Woodbine’s No Shocker

As the best-known actor in the cast, Bokeem Woodbine gets the least screen time for a major character but makes an impact when he’s there. As Soren, a former Spartan turned pirate, he sets off to follow rumors of Halsey still living; unfortunately for us, his storyline finds excuses to take him offscreen quite a bit in favor of Kwan (Yerin Ha), who just isn’t that interesting when not actively partnered with John. Again, this is probably budget considerations and Woodbine’s asking price, but Soren’s family is, by the nature of the plot, nice and dull relative to him and makes for lackluster, predictable drama when featured.

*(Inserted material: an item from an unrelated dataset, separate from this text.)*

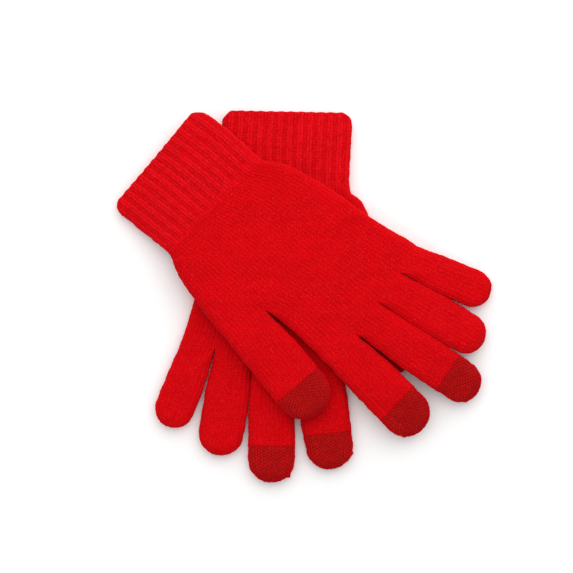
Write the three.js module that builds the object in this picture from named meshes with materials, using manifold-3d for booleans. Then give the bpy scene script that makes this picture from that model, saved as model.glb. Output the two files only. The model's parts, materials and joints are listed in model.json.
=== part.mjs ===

Bokeem Woodbine as Soren in Halo episode 1, Season 2, Streaming on Paramount+. Photo Credit: Adrienn Szabo/Paramount+

Season 1 featured a 1:3 action ratio — of the nine episodes, three featured game-style battles. In the first half of season 2, we’re already doing slightly better, thanks to a capture-the-flag training sequence that consciously evokes multiplayer action and the inevitable fall of Reach, which feels like a much bigger-budget take on the original Battlestar Galactica’s destruction of Caprica (that’s a compliment). Adjust budgetary expectations accordingly, but for a TV show apocalypse, it does the job, even borrowing the sort of stairwell action that Ladj Ly’s Les Miserables did so fantastically. It’s worth noting that my previous critique of sparse set dressing has been addressed — this time around, characters’ personal spaces do include personal items and clutter.


Halo’s grimdark universe won’t be for everyone, but with its undercurrent of omnipresent doom and its dedicated heroes still determined to fight on anyway, it feels like the right show for these times. If Zack Snyder cared as much about the story as he does visuals, he might have come up with something like it for Rebel Moon. Halo’s still not likely to win any acting Emmys, but I’d bet on a rabid cult following in the years to come.

Grade: 3.5/5

Halo season 2 begins on Paramount+ on Feb. 8.